The crux of my work two artist/poets, William Blake (1757-1827) and Isaac Rosenberg (1890-1919), is in how they expanded the definitions of the man/nature relationship through mythology and spiritual exploration. In addition to audio recordings of readings of the poets' poetry that accompanies their artwork and selected words for emphasis, which I composed in a movie format, I created a podcast discussing my critical and analytical study of the influence of Blake's writing on the increasingly well-studied Modernist, Rosenberg. The exploration of Rosenberg is benefitted by a recent and first scholarly edition of Rosenberg's poems by Vivien Noakes in 2004. While Noakes' edition of his poetry is in itself important, little critical exploration into the influence of Blake on Rosenberg's poetry has occurred, although it is often mentioned in brief. Indeed, not much critical exploration into Rosenberg's poetry has occurred whatsoever. The natural elements of Blake's and Rosenberg's poetry and especially the difference in the ways they presented nature compared to their contemporaries, will stand foremost in this study. A discussion on how the poetic form is brought forward through their experimentation with spirituality and nature also figures prominently in this discussion.
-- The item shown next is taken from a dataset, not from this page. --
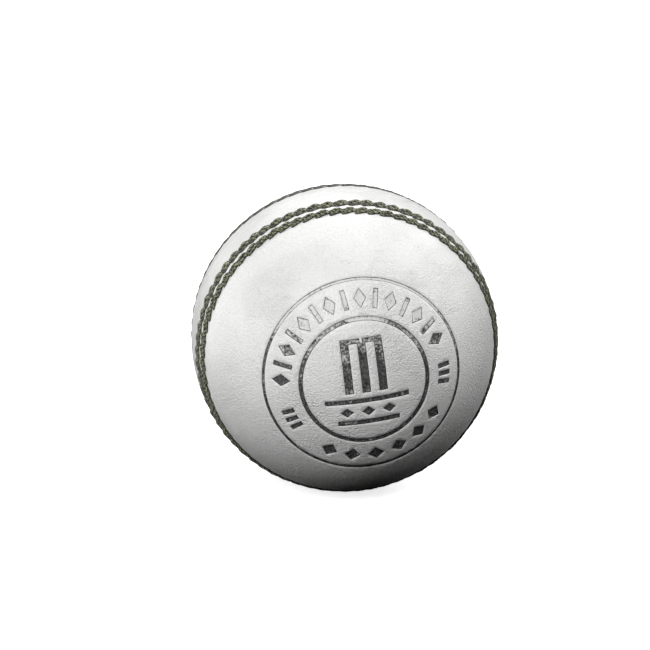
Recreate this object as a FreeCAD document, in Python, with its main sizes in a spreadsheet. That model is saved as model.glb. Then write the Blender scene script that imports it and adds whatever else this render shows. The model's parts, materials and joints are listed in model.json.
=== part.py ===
import FreeCAD, Part
import math
import os

import Sketcher
from FreeCAD import Placement, Rotation, Vector

# Cricket ball with a two-piece leather cover, in millimetres.
#
# The ball's centre is the origin and +Z is up. The two leather cups meet in the XZ plane. The
# stamped cup faces -Y and the plain one +Y. Each cup, with its lining, stitches and stamp, is
# drawn with its pole along +Z and the join at z = 0, and its Placement then turns it to its side.

# alias, value, what it is. Lengths are in mm and angles in degrees.
SIZES = [
    ("ball_dia", 72.0, "leather ball, across the join, without the raised stitches"),
    ("cover_wall", 3.6, "leather of a cup"),
    ("join_round", 0.25, "rounding of the two leather edges where the cups meet"),
    ("lining_wall", 1.0, "leather strip glued inside a cup's rim"),
    ("lining_reach", 14.0, "strip's width, measured round the ball from the join"),
    ("thread_dia", 1.9, "doubled green thread of the seam rows"),
    ("thread_proud", 0.5, "how far a green stitch stands above the leather"),
    ("stitch_gap", 0.1, "left between a green stitch and the next one in its row"),
    ("stitch_slant", 18.0, "turn of a green stitch from the line of its row"),
    ("stitch_count", 70.0, "green stitches in one row"),
    ("inner_row", 7.1, "round the ball from the join to the row beside it"),
    ("row_step", 3.4, "round the ball from the inner row to the outer row"),
    ("closing_count", 72.0, "hidden stitches that hold the cups together"),
    ("closing_dia", 0.8, "thread of the hidden stitches"),
    ("closing_span", 5.0, "length of a hidden stitch across the join"),
    ("closing_depth", 1.5, "middle of a hidden stitch below the leather's face"),
    ("nucleus_side", 16.0, "cork block at the centre, across its flats"),
    ("nucleus_round", 3.0, "rounding of the cork block's edges"),
    ("first_winding", 2.5, "yarn over the corners of the cork block"),
    ("slip_wall", 1.2, "cork slips laid on between two windings"),
    ("slip_gap", 5.0, "angle left between two slips"),
    ("slip_lean", 66.0, "how far a slip reaches each way from the middle of its layer"),
    ("stamp_side", 1.6, "angle of the stamp's centre from the pole, to the right"),
    ("stamp_lift", 0.7, "angle of the stamp's centre from the pole, upwards"),
    ("stamp_turn", 6.0, "turn of the stamp, anticlockwise from upright"),
    ("stamp_depth", 0.25, "how deep the stamp is pressed into the leather"),
    ("foil_wall", 0.12, "foil on the floor of the pressed marks"),
    ("inner_ring", 15.4, "round the ball from the stamp's centre to its inner ring"),
    ("inner_line", 1.1, "width of the inner ring's line"),
    ("outer_ring", 25.0, "round the ball from the stamp's centre to its outer ring"),
    ("outer_line", 0.8, "width of the outer ring's line"),
    ("stroke", 1.2, "width of the stamp's finer marks"),
    ("border_gap", 1.9, "left between a border mark and the ring on either side"),
    ("border_wide", 3.2, "width of a border lozenge"),
    ("foot_wide", 4.0, "width of a lozenge at the stamp's foot"),
]

# How many cork slips lie in each layer, from the middle out, and how each layer is turned.
SLIP_LAYERS = [(5, 0.0), (6, 90.0), (7, 35.0), (8, 60.0)]

# The stamp's border, as angles anticlockwise from the stamp's right-hand side.
BORDER_FROM, BORDER_TO, BORDER_COUNT = 20.0, 174.0, 15
FOOT_FROM, FOOT_TO, FOOT_COUNT = 240.0, 324.0, 6
SIDE_MARKS = [198.0, 204.0, 210.0, 348.0, 354.0, 0.0]

# Heights as shares of the band between the border's two gaps.
FOOT_TALL, SIDE_TALL = 0.82, 0.7

# The emblem, as shares of the clear radius inside the stamp's inner ring.
WICKET_TALL, WICKET_WIDE, STUMP_WIDE, WICKET_FOOT = 0.88, 0.68, 0.135, -0.15
UPPER_CREASE, LOWER_CREASE = (-0.28, 1.36), (-0.66, 1.0)
CREASE_MARKS, CREASE_STEP = 3, 0.34

BALL_R = "Sizes.ball_dia / 2"
COVER_IN = "(Sizes.ball_dia / 2 - Sizes.cover_wall)"
LINING_OUT = "(Sizes.ball_dia / 2 - Sizes.cover_wall + Sizes.lining_wall)"
NUCLEUS_REACH = "((Sizes.nucleus_side / 2 - Sizes.nucleus_round) * sqrt(3) + Sizes.nucleus_round)"
FIRST_OUT = f"({NUCLEUS_REACH} + Sizes.first_winding)"
WINDING_WALL = (
    f"(({COVER_IN} - {FIRST_OUT} - {len(SLIP_LAYERS)} * Sizes.slip_wall) / {len(SLIP_LAYERS)})"
)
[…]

Both sought to redefine the specific understandings of personhood, states of mind/soul, virtues and vices, and relationships of man to the natural world. Each staunchly rejected all that was not included within their vision, however nonsensical to others, and neither artist could be bothered with the rationality of the absolutes of their age. 

(Source: Author's abstract, 2008 ELO Conference site)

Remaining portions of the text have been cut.